**SHORT PROBLEM:** Reproduce verbatim the lines up to and including the one with "JACK_R = 4.0", starting from the first.

**PROVIDED DATA:**

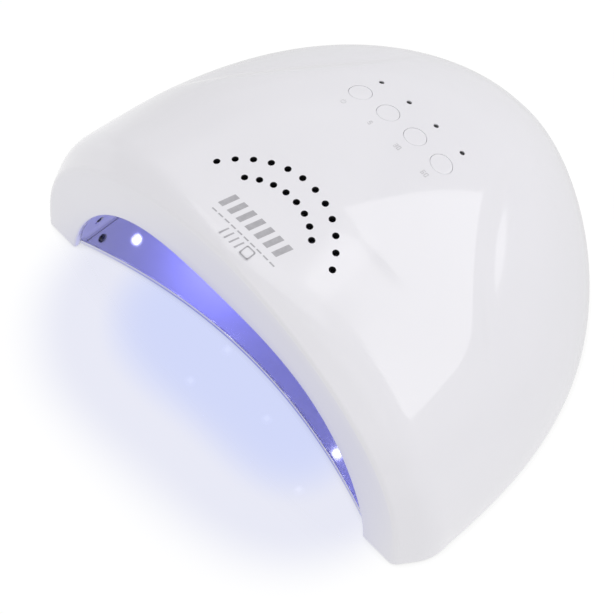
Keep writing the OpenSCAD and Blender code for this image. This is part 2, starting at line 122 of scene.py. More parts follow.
# Button panel
BUTTONS = {"button_power": -21.75, "button_short": -7.25, "button_medium": 7.25, "button_long": 21.75}
BUTTON_Y = 10.9
BUTTON_R = 4.5
BUTTON_GAP = 0.2
WINDOW_Y = 22.2
WINDOW_R = 1.05
BOARD_DEPTH = 12.5
LABEL_Y = 1.5

# Vents: two arcs of holes round one centre
VENT_CENTRE_Y = -71.9
VENT_R = 1.3
VENT_ARCS = ((36.3, 12, 10.64), (27.6, 8, 11.58))

PLATE_HALF = cad_corner("floor_plate", 1)[0]
PLATE_SAG = 15.3
PLATE_T = 0.8
PLATE_LIP_W = 1.2
PLATE_LIP_H = 1.9
PLATE_MARGIN = 7.0

JACK_R = 4.0


# ---- The casing's surface -------------------------------------------------------------------------
def mix3(c, t):
    return c[0] * (1 - t) * (1 - 2 * t) + c[1] * 4 * t * (1 - t) + c[2] * t * (2 * t - 1)


def along(y):
    return (y - Y_FRONT) / BODY_D


def signed_power(v, e):
    return np.sign(v) * np.abs(v) ** e


def close_off(t, powers):
    return np.maximum(0, 1 - np.clip(t, 0, 1) ** powers[0]) ** (1 / powers[1])


def smooth_step(t):
    c = np.clip(t, 0, 1)
    return c * c * (3 - 2 * c)


def closing(t):
    """Shares of a length, closer together towards its end."""
    return 1 - (1 - t) ** 1.7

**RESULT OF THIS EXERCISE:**
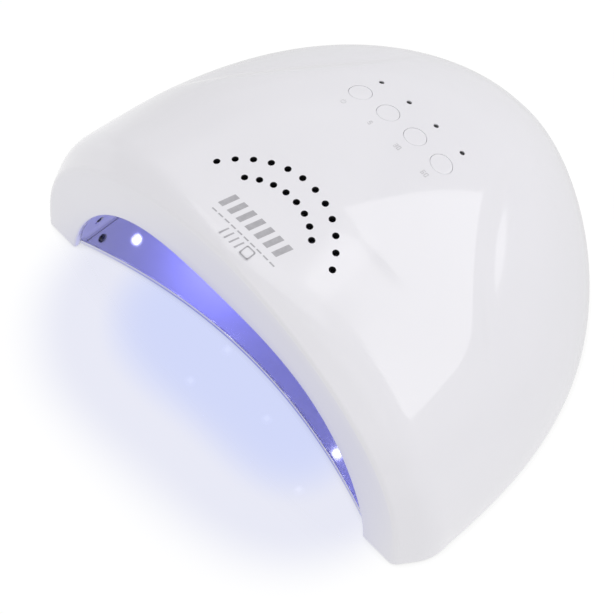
Keep writing the OpenSCAD and Blender code for this image. This is part 2, starting at line 122 of scene.py. More parts follow.
# Button panel
BUTTONS = {"button_power": -21.75, "button_short": -7.25, "button_medium": 7.25, "button_long": 21.75}
BUTTON_Y = 10.9
BUTTON_R = 4.5
BUTTON_GAP = 0.2
WINDOW_Y = 22.2
WINDOW_R = 1.05
BOARD_DEPTH = 12.5
LABEL_Y = 1.5

# Vents: two arcs of holes round one centre
VENT_CENTRE_Y = -71.9
VENT_R = 1.3
VENT_ARCS = ((36.3, 12, 10.64), (27.6, 8, 11.58))

PLATE_HALF = cad_corner("floor_plate", 1)[0]
PLATE_SAG = 15.3
PLATE_T = 0.8
PLATE_LIP_W = 1.2
PLATE_LIP_H = 1.9
PLATE_MARGIN = 7.0

JACK_R = 4.0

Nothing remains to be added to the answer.